# [What you need to do]
Quote the whole listing word for word, please.

[Start of Information provided]

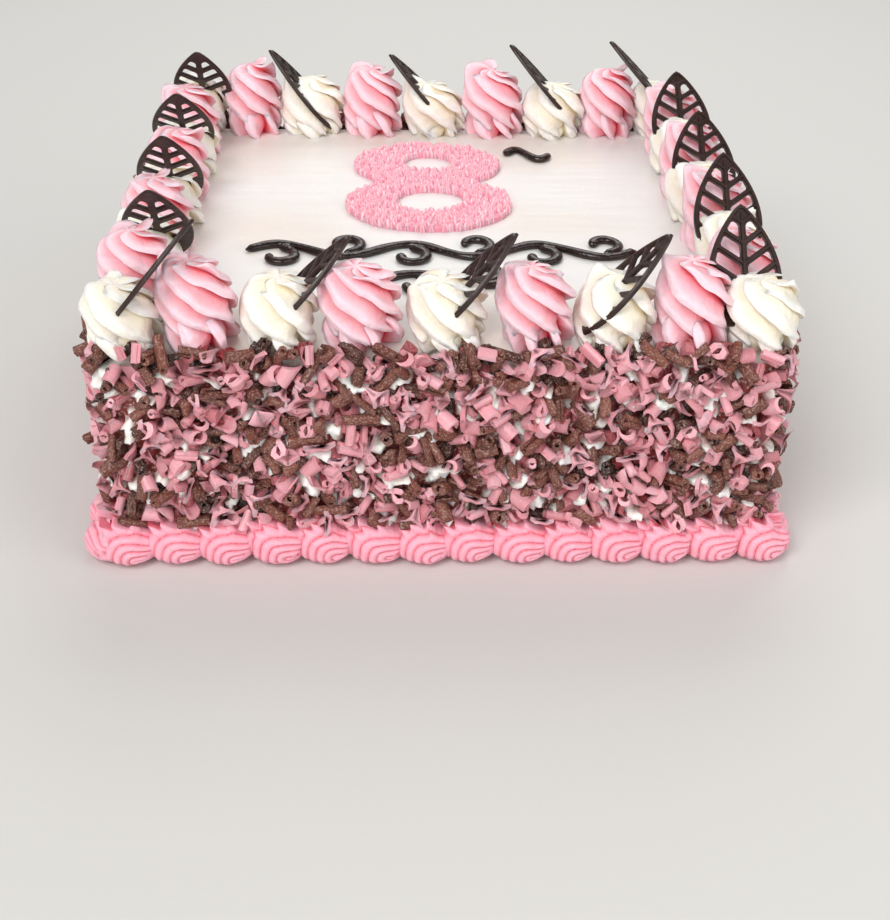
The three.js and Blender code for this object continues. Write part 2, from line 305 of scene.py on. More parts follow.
@dataclass(frozen=True)
class ShavedChocolate:
    """Chocolate shaved off a block: a dull, scored skin outside and a waxy inner face.

    An attribute from 0 to 1 mixes each curl's random tone with painted shade: it grows the deeper the
    curl lies in the heap, and the deep colour stands in for the shade between the curls. `grain` holds
    the points of the curl before it was placed, so that the scores run along it.
    """

    name: str
    base: str
    # the colour of curls that lie deep in the heap: painted shade
    deep_shade: str
    bloom: str
    scored: float = 0.12  # depth of the blade's marks
    roughness: float = 0.5
    bloom_share: float = 0.6
    glow: float = 0.3

    def make(self) -> Material:
        """Builds the material."""
        material, tree, place = new_material(self.name)
        # Painted shade: curls deep in the heap take the deep colour, mixed with a random tone.
        tone_and_shade = add_node(tree, "ShaderNodeAttribute", {"attribute_name": "tone_and_shade"}, {}).outputs["Fac"]
        colour = blend_colours(tree, tone_and_shade, srgb(self.base), srgb(self.deep_shade))
        grain = add_node(tree, "ShaderNodeAttribute", {"attribute_name": "grain"}, {})
        streaks = add_node(
            tree, "ShaderNodeMapping", {}, {"Vector": grain.outputs["Vector"], "Scale": (0.75, 1, 1)}
        ).outputs[0]
        dust = pattern(tree, streaks, 0.65, 0.46, 0.76, 3.0)
        share = add_node(
            tree, "ShaderNodeMath", {"operation": "MULTIPLY"}, {0: dust, 1: self.bloom_share}
        ).outputs[0]
        colour = blend_colours(tree, share, colour, srgb(self.bloom))
        shade(
            tree,
            {
                "Base Color": colour,
                "Roughness": self.roughness,
                "IOR": 1.48,
                "Subsurface Weight": self.glow,
                "Subsurface Radius": (1.0, 0.3, 0.25),
                "Subsurface Scale": 1.2 * MM,
                "Normal": bumps(
                    tree, dust, self.scored, bumps(tree, pattern(tree, place, 1.4), self.scored)
                ),
            },
        )
        return material


@dataclass(frozen=True)
class DarkChocolate:
    """Dark chocolate set in a mould or piped: nearly black, smooth, with a soft sheen."""

    name: str
    base: str
    worn: str
    roughness: float
    wave: float  # depth of its slow unevenness

    def make(self) -> Material:
        """Builds the material."""
        material, tree, place = new_material(self.name)
        cloudy = pattern(tree, place, 5.0, 0.4, 0.75)
        colour = blend_colours(tree, cloudy, srgb(self.base), srgb(self.worn))
        shade(
            tree,
            {
                "Base Color": colour,
                "Roughness": self.roughness,
                "IOR": 1.5,
                "Normal": bumps(tree, pattern(tree, place, 2.5), self.wave),
            },
        )
        return material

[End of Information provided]

# [Final result]
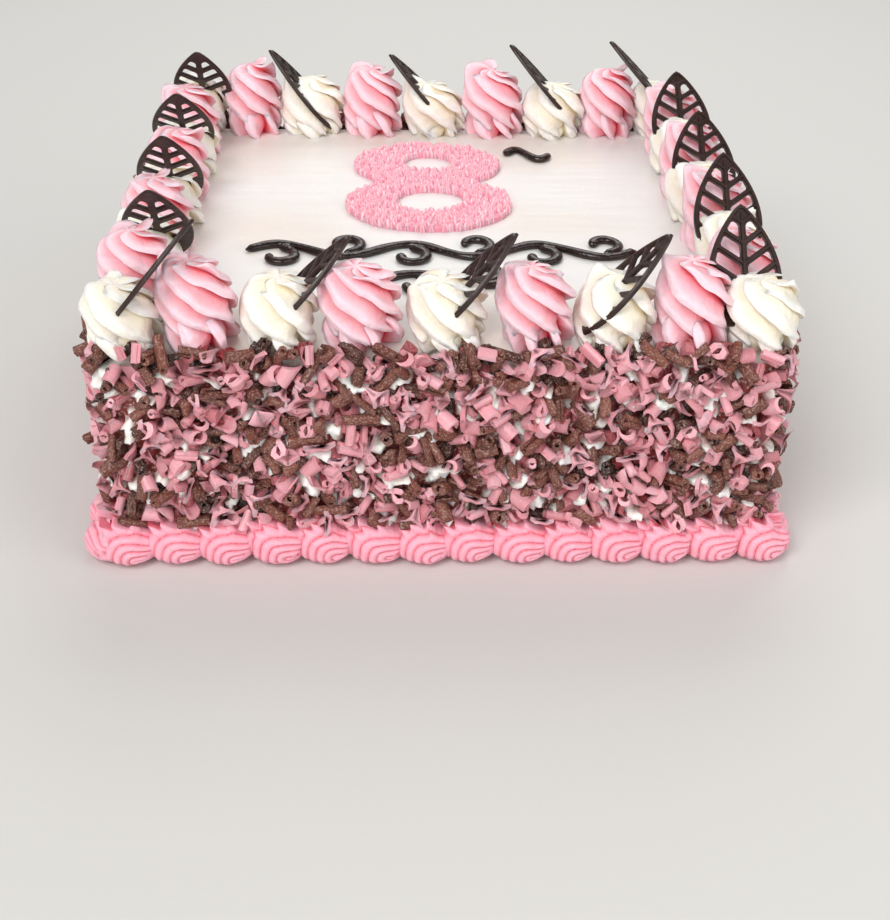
The three.js and Blender code for this object continues. Write part 2, from line 305 of scene.py on. More parts follow.
@dataclass(frozen=True)
class ShavedChocolate:
    """Chocolate shaved off a block: a dull, scored skin outside and a waxy inner face.

    An attribute from 0 to 1 mixes each curl's random tone with painted shade: it grows the deeper the
    curl lies in the heap, and the deep colour stands in for the shade between the curls. `grain` holds
    the points of the curl before it was placed, so that the scores run along it.
    """

    name: str
    base: str
    # the colour of curls that lie deep in the heap: painted shade
    deep_shade: str
    bloom: str
    scored: float = 0.12  # depth of the blade's marks
    roughness: float = 0.5
    bloom_share: float = 0.6
    glow: float = 0.3

    def make(self) -> Material:
        """Builds the material."""
        material, tree, place = new_material(self.name)
        # Painted shade: curls deep in the heap take the deep colour, mixed with a random tone.
        tone_and_shade = add_node(tree, "ShaderNodeAttribute", {"attribute_name": "tone_and_shade"}, {}).outputs["Fac"]
        colour = blend_colours(tree, tone_and_shade, srgb(self.base), srgb(self.deep_shade))
        grain = add_node(tree, "ShaderNodeAttribute", {"attribute_name": "grain"}, {})
        streaks = add_node(
            tree, "ShaderNodeMapping", {}, {"Vector": grain.outputs["Vector"], "Scale": (0.75, 1, 1)}
        ).outputs[0]
        dust = pattern(tree, streaks, 0.65, 0.46, 0.76, 3.0)
        share = add_node(
            tree, "ShaderNodeMath", {"operation": "MULTIPLY"}, {0: dust, 1: self.bloom_share}
        ).outputs[0]
        colour = blend_colours(tree, share, colour, srgb(self.bloom))
        shade(
            tree,
            {
                "Base Color": colour,
                "Roughness": self.roughness,
                "IOR": 1.48,
                "Subsurface Weight": self.glow,
                "Subsurface Radius": (1.0, 0.3, 0.25),
                "Subsurface Scale": 1.2 * MM,
                "Normal": bumps(
                    tree, dust, self.scored, bumps(tree, pattern(tree, place, 1.4), self.scored)
                ),
            },
        )
        return material


@dataclass(frozen=True)
class DarkChocolate:
    """Dark chocolate set in a mould or piped: nearly black, smooth, with a soft sheen."""

    name: str
    base: str
    worn: str
    roughness: float
    wave: float  # depth of its slow unevenness

    def make(self) -> Material:
        """Builds the material."""
        material, tree, place = new_material(self.name)
        cloudy = pattern(tree, place, 5.0, 0.4, 0.75)
        colour = blend_colours(tree, cloudy, srgb(self.base), srgb(self.worn))
        shade(
            tree,
            {
                "Base Color": colour,
                "Roughness": self.roughness,
                "IOR": 1.5,
                "Normal": bumps(tree, pattern(tree, place, 2.5), self.wave),
            },
        )
        return material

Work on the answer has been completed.